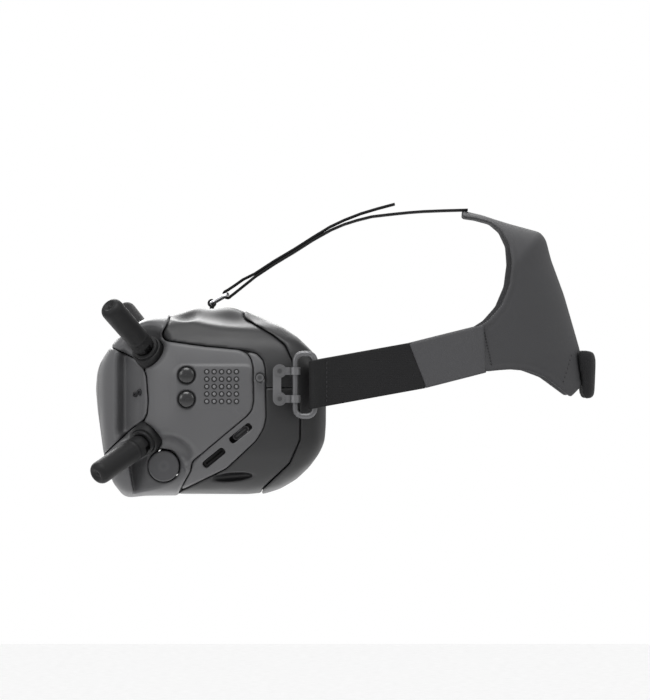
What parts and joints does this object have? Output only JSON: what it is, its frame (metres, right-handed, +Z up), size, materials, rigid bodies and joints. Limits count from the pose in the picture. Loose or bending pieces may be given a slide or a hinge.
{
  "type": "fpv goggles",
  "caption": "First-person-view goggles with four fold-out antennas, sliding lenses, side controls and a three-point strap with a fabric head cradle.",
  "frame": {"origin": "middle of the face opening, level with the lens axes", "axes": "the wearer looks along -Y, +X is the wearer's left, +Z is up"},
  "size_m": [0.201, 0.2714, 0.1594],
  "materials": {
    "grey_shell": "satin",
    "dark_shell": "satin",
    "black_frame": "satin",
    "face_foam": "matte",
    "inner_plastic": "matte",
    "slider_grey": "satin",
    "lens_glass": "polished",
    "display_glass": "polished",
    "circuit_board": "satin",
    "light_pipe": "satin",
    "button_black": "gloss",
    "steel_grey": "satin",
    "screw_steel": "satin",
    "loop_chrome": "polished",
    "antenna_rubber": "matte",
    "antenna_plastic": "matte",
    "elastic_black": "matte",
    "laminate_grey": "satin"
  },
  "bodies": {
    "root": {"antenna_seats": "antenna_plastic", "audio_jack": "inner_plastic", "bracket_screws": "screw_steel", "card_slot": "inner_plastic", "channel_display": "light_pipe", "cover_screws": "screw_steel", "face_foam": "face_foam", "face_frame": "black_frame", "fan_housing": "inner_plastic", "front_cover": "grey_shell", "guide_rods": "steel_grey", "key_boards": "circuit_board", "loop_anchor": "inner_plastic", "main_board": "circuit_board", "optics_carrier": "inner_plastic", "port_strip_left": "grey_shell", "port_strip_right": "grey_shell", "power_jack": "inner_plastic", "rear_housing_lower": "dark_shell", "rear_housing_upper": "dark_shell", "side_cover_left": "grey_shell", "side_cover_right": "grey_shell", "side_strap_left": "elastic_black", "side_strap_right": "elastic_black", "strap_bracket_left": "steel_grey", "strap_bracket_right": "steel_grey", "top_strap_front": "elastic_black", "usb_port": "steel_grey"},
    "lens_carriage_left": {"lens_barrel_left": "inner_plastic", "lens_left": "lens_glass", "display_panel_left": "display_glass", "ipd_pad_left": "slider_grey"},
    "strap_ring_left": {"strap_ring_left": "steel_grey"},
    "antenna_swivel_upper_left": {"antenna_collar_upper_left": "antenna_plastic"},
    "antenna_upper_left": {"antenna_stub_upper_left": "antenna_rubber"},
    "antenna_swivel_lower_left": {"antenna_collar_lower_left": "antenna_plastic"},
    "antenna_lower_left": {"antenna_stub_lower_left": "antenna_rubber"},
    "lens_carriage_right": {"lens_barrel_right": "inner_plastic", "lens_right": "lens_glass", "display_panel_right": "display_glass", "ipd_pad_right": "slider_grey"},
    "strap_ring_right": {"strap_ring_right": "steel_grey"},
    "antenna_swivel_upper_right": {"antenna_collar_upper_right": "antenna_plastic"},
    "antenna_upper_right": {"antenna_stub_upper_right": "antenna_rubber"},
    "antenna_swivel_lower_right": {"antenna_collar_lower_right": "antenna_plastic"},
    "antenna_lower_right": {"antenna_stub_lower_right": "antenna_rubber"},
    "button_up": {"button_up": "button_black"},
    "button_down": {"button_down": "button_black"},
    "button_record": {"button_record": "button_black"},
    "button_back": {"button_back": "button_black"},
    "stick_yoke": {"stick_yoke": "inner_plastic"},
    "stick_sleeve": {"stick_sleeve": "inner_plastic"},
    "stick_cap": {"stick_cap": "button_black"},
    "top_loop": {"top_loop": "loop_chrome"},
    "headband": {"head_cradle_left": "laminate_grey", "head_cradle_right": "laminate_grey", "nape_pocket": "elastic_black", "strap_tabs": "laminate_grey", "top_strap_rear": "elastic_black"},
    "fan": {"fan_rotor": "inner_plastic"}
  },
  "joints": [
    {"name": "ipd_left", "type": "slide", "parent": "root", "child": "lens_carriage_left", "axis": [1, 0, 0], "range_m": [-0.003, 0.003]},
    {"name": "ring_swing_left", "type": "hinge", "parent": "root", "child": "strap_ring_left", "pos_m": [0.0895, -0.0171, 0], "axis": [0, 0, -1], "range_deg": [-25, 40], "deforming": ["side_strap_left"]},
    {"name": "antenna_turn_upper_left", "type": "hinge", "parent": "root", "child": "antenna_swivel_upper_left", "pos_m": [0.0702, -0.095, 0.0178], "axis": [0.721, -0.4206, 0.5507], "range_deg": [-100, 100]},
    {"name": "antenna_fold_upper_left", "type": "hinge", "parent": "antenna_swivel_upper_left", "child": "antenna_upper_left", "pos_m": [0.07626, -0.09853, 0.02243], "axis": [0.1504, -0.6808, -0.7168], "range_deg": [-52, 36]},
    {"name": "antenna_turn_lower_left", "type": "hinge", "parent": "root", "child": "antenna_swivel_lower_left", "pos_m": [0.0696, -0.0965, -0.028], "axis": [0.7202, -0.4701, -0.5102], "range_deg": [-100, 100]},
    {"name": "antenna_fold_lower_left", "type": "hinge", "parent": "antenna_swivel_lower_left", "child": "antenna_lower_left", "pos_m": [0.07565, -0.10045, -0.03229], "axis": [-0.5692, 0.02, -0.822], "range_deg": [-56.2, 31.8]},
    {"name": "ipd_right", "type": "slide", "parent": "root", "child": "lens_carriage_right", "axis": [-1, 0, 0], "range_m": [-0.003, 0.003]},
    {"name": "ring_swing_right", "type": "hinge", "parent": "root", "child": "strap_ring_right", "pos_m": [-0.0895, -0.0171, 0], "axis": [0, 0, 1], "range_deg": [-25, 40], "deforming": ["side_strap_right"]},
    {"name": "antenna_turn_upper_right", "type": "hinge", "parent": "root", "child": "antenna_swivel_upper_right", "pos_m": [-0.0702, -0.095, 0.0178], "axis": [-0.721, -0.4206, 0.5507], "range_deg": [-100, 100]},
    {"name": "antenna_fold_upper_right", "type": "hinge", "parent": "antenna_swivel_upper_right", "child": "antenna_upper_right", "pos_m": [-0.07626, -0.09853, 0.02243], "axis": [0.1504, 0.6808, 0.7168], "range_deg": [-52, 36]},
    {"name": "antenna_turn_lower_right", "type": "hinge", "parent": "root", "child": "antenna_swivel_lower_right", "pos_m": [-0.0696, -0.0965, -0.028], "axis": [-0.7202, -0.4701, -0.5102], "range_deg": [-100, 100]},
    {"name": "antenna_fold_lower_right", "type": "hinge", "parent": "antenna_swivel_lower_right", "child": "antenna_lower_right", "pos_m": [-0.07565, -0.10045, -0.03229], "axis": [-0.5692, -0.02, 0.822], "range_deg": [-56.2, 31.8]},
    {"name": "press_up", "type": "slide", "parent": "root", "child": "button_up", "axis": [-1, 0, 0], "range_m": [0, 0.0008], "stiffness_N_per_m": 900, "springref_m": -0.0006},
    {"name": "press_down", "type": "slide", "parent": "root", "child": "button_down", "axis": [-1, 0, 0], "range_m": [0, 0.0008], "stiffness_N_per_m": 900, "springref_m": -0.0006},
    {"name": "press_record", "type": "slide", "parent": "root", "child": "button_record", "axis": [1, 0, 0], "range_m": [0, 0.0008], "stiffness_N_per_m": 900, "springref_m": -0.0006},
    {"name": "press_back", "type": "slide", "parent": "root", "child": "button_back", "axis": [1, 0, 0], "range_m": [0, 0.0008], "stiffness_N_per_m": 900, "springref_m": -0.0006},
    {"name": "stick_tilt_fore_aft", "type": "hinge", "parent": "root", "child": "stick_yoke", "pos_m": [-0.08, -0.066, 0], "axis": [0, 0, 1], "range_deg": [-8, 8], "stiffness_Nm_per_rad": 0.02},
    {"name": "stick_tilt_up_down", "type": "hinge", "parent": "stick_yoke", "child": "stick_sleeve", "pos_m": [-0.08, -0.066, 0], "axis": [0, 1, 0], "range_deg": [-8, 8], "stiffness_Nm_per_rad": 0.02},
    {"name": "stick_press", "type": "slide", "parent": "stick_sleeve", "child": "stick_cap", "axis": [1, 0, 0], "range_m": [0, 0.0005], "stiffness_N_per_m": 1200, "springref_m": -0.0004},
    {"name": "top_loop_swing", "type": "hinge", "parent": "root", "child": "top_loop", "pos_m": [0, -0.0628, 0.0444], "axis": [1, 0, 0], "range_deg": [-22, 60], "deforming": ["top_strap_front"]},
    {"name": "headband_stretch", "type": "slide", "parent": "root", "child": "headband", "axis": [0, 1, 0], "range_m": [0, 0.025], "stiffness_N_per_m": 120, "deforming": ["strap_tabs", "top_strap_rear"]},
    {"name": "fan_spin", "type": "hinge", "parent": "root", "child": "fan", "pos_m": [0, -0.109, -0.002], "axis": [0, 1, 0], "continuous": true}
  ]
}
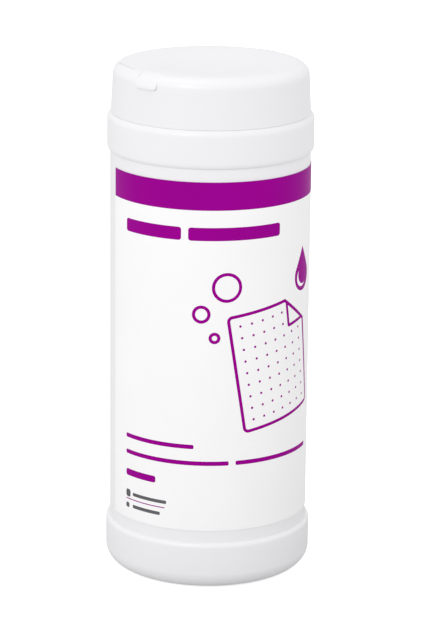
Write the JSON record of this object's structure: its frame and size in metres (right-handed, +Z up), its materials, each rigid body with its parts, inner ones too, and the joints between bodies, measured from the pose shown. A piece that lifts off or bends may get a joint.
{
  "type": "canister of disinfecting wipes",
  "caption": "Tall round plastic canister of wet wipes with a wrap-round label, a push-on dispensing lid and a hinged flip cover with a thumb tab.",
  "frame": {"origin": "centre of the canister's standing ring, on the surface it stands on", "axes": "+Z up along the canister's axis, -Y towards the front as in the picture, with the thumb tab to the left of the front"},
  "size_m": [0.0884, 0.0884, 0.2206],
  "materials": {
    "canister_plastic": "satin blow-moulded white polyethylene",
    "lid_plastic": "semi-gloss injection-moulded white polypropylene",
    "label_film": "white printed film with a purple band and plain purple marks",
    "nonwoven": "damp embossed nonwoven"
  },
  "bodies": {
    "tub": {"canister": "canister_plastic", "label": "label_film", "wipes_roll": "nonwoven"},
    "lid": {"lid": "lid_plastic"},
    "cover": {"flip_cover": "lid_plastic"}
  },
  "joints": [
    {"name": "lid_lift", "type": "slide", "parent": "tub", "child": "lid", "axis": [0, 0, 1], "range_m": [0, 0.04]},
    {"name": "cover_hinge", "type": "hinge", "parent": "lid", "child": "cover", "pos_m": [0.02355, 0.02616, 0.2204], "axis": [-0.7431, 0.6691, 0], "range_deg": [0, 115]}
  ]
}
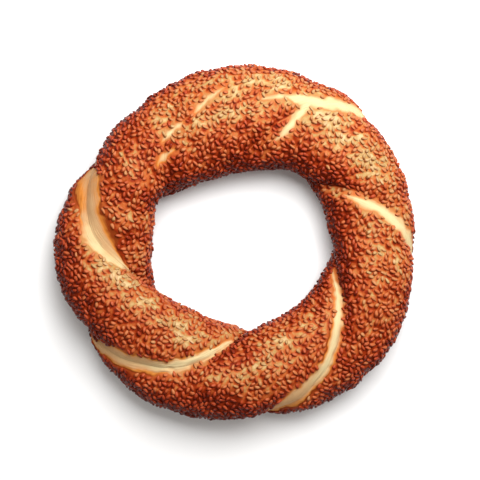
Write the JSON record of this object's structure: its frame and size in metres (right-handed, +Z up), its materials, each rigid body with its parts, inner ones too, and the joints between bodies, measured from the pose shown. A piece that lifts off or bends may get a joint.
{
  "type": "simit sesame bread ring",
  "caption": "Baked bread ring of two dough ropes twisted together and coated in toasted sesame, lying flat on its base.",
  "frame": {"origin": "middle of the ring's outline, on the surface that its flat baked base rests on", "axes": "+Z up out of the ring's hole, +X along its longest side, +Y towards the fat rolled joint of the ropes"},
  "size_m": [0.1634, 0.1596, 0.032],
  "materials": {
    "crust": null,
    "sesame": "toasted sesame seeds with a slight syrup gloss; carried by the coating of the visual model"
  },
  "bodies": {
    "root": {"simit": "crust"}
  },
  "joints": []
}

▶ [What is being asked]
Collect, from the material above, every line containing the word "with".

▶ [Result of this exercise]
  "caption": "First-person-view goggles with four fold-out antennas, sliding lenses, side controls and a three-point strap with a fabric head cradle.",
  "frame": {"origin": "middle of the face opening, level with the lens axes", "axes": "the wearer looks along -Y, +X is the wearer's left, +Z is up"},
Write the JSON record of this object's structure: its frame and size in metres (right-handed, +Z up), its materials, each rigid body with its parts, inner ones too, and the joints between bodies, measured from the pose shown. A piece that lifts off or bends may get a joint.
  "caption": "Tall round plastic canister of wet wipes with a wrap-round label, a push-on dispensing lid and a hinged flip cover with a thumb tab.",
  "frame": {"origin": "centre of the canister's standing ring, on the surface it stands on", "axes": "+Z up along the canister's axis, -Y towards the front as in the picture, with the thumb tab to the left of the front"},
    "label_film": "white printed film with a purple band and plain purple marks",
Write the JSON record of this object's structure: its frame and size in metres (right-handed, +Z up), its materials, each rigid body with its parts, inner ones too, and the joints between bodies, measured from the pose shown. A piece that lifts off or bends may get a joint.
    "sesame": "toasted sesame seeds with a slight syrup gloss; carried by the coating of the visual model"